Retinal neuronal cell loss prevents abnormal retinal vascular growth in a rat model of retinopathy of prematurity.

A short-term blockade of the vascular endothelial growth factor (VEGF)-mediated pathway in neonatal rats results in formation of severe retinopathy of prematurity (ROP)-like retinal blood vessels. The present study aimed to examine the role of retinal neurons in the formation of abnormal retinal blood vessels. Newborn rats were treated subcutaneously with the VEGF receptor tyrosine kinase inhibitor, KRN633 (10 mg/kg), or its vehicle (0.5% methylcellulose in water) on postnatal day (P) 7 and P8. To induce excitotoxic loss of retinal neurons, N-methyl-D-aspartic acid (NMDA) was injected into the vitreous chamber of the eye on P9. Changes in retinal morphology, blood vessels, and proliferative status of vascular cells were evaluated on P11 and P14. The number of cells in the ganglion cell layer and the thickness of the inner plexiform layer and inner nuclear layer were significantly decreased 2 days (P11) after NMDA treatment. The pattern and degree of NMDA-induced changes in retinal morphology were similar between vehicle-treated (control) and KRN633-treated (ROP) rats.
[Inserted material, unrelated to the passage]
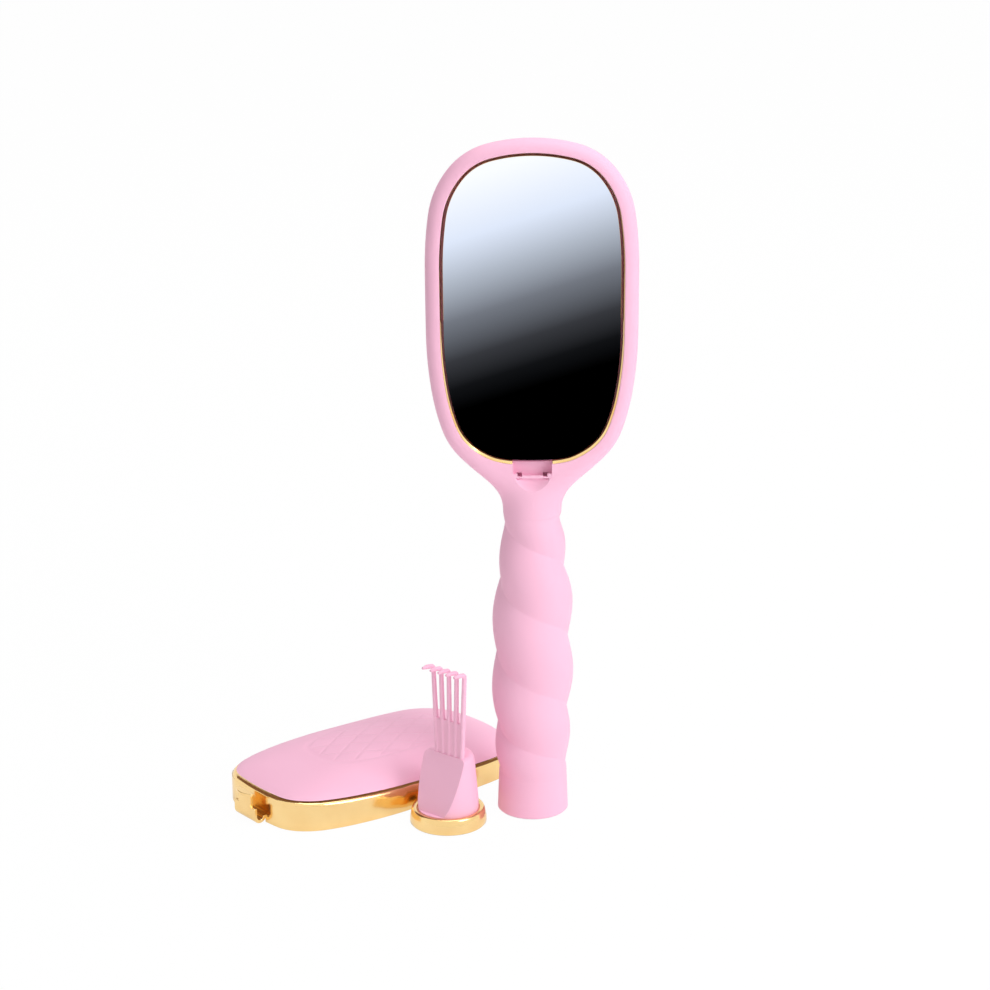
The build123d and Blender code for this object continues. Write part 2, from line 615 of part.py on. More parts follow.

In ROP rats, increases in the density of capillaries, the tortuosity index of arteries, and the proliferating vascular cells were observed on P14. The expansion of the endothelial cell network was prevented, and the capillary density and the number of proliferating cells were reduced in NMDA-treated retinas of both control and ROP rats. Following NMDA-induced neuronal cell loss, no ROP-like blood vessels were observed in the retinas. These results suggest that retinal neurons play an important role in the formation of normal and ROP-like retinal blood vessels.